The Obama administration claimed in an official filing that people with ACA coverage will “no longer face bankruptcy when they have health insurance.” That should be largely true—but only if you stay in your plan’s network of hospitals and doctors.
Before you go shopping for health insurance, try to calculate what your total medical bills might be next year. Start with last year’s total bills. Then think about whether you’re likely to need less care or more. Did you address any nagging health issues? Are you coughing because of a cold? Or have you been coughing for a month? What’s your blood pressure? Do you get short of breath? Dizzy?
Let’s assume you feel fine. Still add up to 33 percent to last year’s total as a cushion. Believe me, stuff happens.

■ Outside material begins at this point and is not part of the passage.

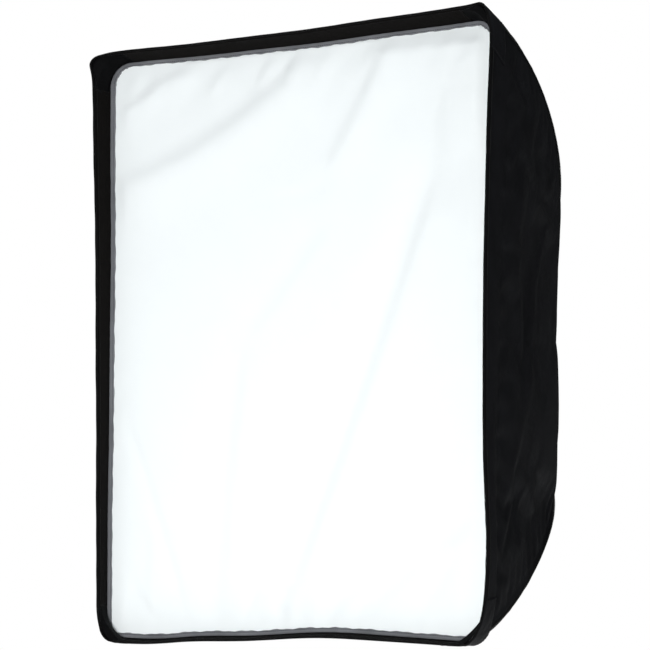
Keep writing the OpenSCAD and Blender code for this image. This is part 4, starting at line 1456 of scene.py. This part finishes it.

With that projected total in mind, ask yourself what percent of it you could comfortably afford. If your bills might reach, say, $10,000, could you get along with an insurance plan that carries an actuarial value of 60, meaning that experienced insurance executives figure you might have to pay 40 percent of your doctor bills next year? That would be around $4,000 in copays, coinsurance, and that dreaded deductible. Plus your premiums, of course.
As a general rule, you should stay away from insurance plans with actuarial values as low as 60. Having to face 40 percent of any hospital bill would be a nightmare for most people. On the other hand, if your plan has an actuarial value approaching 90 percent, ask yourself if you can afford the plan’s inevitably high monthly premiums? You are looking for a balance. For most people, plans with actuarial values at around 70 to 80 percent offer reasonable coverage and affordable premiums after subsidies as well as manageable cost sharing.